うめやま
前方部を西に向けた前方後円墳です。全長は140m、修陵時に改変された可能性もありますが、現状は山側の幅は狭い周濠を持つ古墳で、前方後円墳のの終焉時期の古墳です。終末期古墳と古墳と同様、丘陵斜面をコの字形に削平した後に墳丘を築いています。なお現在吉備姫王墓にある猿石は、元々この欽明天皇陵の南側の「池田」の田圃の中にあったのですが、1702年再発掘され、のち梅山古墳の前方部に置かれ、安産の神として信仰されてきました。そんなことから猿山とか石山(葺石からきている?)と呼ばれていました。その後、この古墳が欽明天皇陵に治定された時、俗信仰にかかわる物として1872年に陵外(吉備姫王墓)に移されています。
おすすめ度(☆4.0)
★所在地:高市郡明日香村平田
★墳形:前方後円墳(全長138m、後円部径約73m、前方部幅107m、後円部高さ約12m)

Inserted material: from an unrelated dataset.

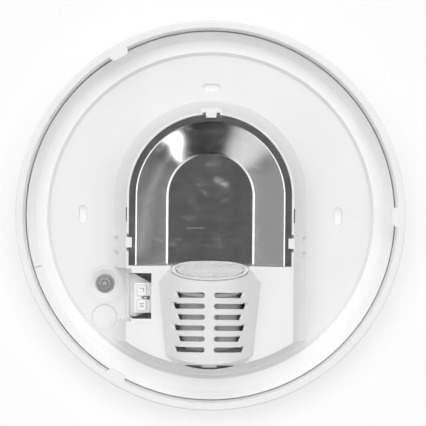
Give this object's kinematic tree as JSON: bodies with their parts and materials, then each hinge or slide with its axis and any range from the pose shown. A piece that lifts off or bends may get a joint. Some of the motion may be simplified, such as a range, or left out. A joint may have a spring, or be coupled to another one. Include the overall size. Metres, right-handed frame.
{
  "type": "ceiling detector and lamp base",
  "caption": "Round surface-mount base with a turning bayonet ring, a raised electronics housing, a polished heat shield and a vented hood over a capped, inclined lamp socket.",
  "frame": {"origin": "centre of the mounting face, in the plane of the back", "axes": "+Z out of the front, away from the ceiling or wall; +Y from the socket towards the round end of the arch-shaped shield"},
  "size_m": [0.275, 0.275, 0.0659],
  "materials": {
    "base_white": "satin white moulding",
    "ring_white": "satin white moulding",
    "seal_white": "soft white gasket",
    "housing_white": "fine matt white moulding",
    "shield_metal": "pressed and polished sheet with light handling marks",
    "socket_white": "unglazed white",
    "collar_white": "satin light grey moulding",
    "cap_grey": "mottled light grey",
    "brass_parts": "pressed, plain",
    "grommet_grey": "matt grey membrane",
    "terminal_white": "matt white",
    "button_white": "satin white with a raised letter",
    "plated_steel": "bright plated",
    "board_green": "solder mask",
    "part_blue": "moulded case",
    "part_yellow": "moulded case",
    "part_brown": "moulded case",
    "wire_brown": "smooth insulation",
    "wire_blue": "smooth insulation",
    "wire_black": "smooth insulation"
  },
  "bodies": {
    "base": {"base_plate": "base_white", "cover_seal": "seal_white", "upper_housing": "housing_white", "vent_hood": "housing_white", "heat_shield": "shield_metal", "socket_body": "socket_white", "socket_sleeve": "brass_parts", "socket_side_contact": "brass_parts", "socket_collar": "collar_white", "cable_grommet": "grommet_grey", "terminal_block": "terminal_white", "terminal_clamps": "plated_steel", "terminal_springs": "plated_steel", "control_board": "board_green", "sensor_module": "plated_steel", "relay": "part_blue", "mains_capacitor": "part_yellow", "fuse": "part_brown", "board_screws": "plated_steel", "housing_screws": "plated_steel", "socket_bracket": "plated_steel", "bracket_screws": "plated_steel", "supply_wire_live": "wire_brown", "supply_wire_neutral": "wire_blue", "lamp_wire_live": "wire_black", "lamp_wire_neutral": "wire_blue"},
    "ring": {"bayonet_ring": "ring_white"},
    "cap": {"socket_cap": "cap_grey"},
    "live_button": {"terminal_button_live": "button_white"},
    "neutral_button": {"terminal_button_neutral": "button_white"},
    "centre_contact": {"socket_centre_contact": "brass_parts"}
  },
  "joints": [
    {"name": "ring_turn", "type": "hinge", "parent": "base", "child": "ring", "pos_m": [0, 0, 0.0035], "axis": [0, 0, 1], "range_deg": [0, 15]},
    {"name": "cap_pull", "type": "slide", "parent": "base", "child": "cap", "axis": [0, 0.9781, 0.2079], "range_m": [0, 0.21]},
    {"name": "live_press", "type": "slide", "parent": "base", "child": "live_button", "axis": [0, 0, -1], "range_m": [0, 0.0012], "stiffness_N_per_m": 2500, "springref_m": -0.0004},
    {"name": "neutral_press", "type": "slide", "parent": "base", "child": "neutral_button", "axis": [0, 0, -1], "range_m": [0, 0.0012], "stiffness_N_per_m": 2500, "springref_m": -0.0004},
    {"name": "contact_press", "type": "slide", "parent": "base", "child": "centre_contact", "axis": [0, -0.9781, -0.2079], "range_m": [0, 0.0015], "stiffness_N_per_m": 1500, "springref_m": -0.0005}
  ]
}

・江戸時代の末に修陵時に埋もれていた周濠が掘り起こされており築造当時のものではありません。(空濠であった可能性もあります)又、南側の周濠近辺に「池田」という小宇名も残っており古墳南側は二重濠の可能性もあるようです。墳丘は前方部が広がる事や、後円部と前方部の高さがほとんど変わらないことから、前方後円墳の末期に造られたものと考えられています。
★石室:横穴式石室(古い絵図に後円部中央に、大きな盗掘穴が描かれているようです)
★棺:不明
★出土遺物:土師器、須恵器の破片(詳細不明)
★築造年代:6世紀後半
★発掘調査:1997年(宮内庁)
★被葬者:被葬者論争が盛んな古墳で、いろんな研究者から被葬者候補が出ています。
森浩一氏→蘇我蝦夷、入鹿の双墓(欽明天皇陵は五条野丸山古墳)
白石太一郎氏→蘇我蝦夷(欽明天皇陵は五条野丸山古墳)
小澤毅氏→欽明天皇陵(五条野丸山古墳は蘇我稲目の墓)
高橋照彦氏→敏達天皇陵(欽明陵は五条野丸山古墳)
今尾文昭氏→欽明天皇の改葬墓(初葬墓は五条野丸山古墳)
★奈良ソムリエ検定テキスト掲載古墳
【参考文献】
・歴史検証 天皇陵 検証欽明天皇陵(増田一裕氏)
・天皇陵古墳を歩く(今尾文昭氏)
・大和の古墳を語る(伊藤勇輔氏ほか)
・日本の古墳と天皇陵 「陵墓限定公開の成果と問題点(宮川渉氏)
・天皇陵総覧 欽明天皇陵(増田一裕氏)
行き方・見学記
近鉄「飛鳥駅」から北東へ約600mで行けます。前方後円墳がつくられなくなる頃の古墳で、この大きさでも当時としてはトップクラスの古墳。しかしながら隣の吉備姫王墓の猿石目当てで、この古墳は素通りという方が多いのですが、考古学上は比較するのも失礼なぐらい、重要な位置付けにある古墳ですので是非見学ください。その際、動画でもご紹介していますが北側の周濠にも是非足を運んでください。私も北側の周濠を歩いてみて初めて、この古墳の位置づけがわかったような気がしました。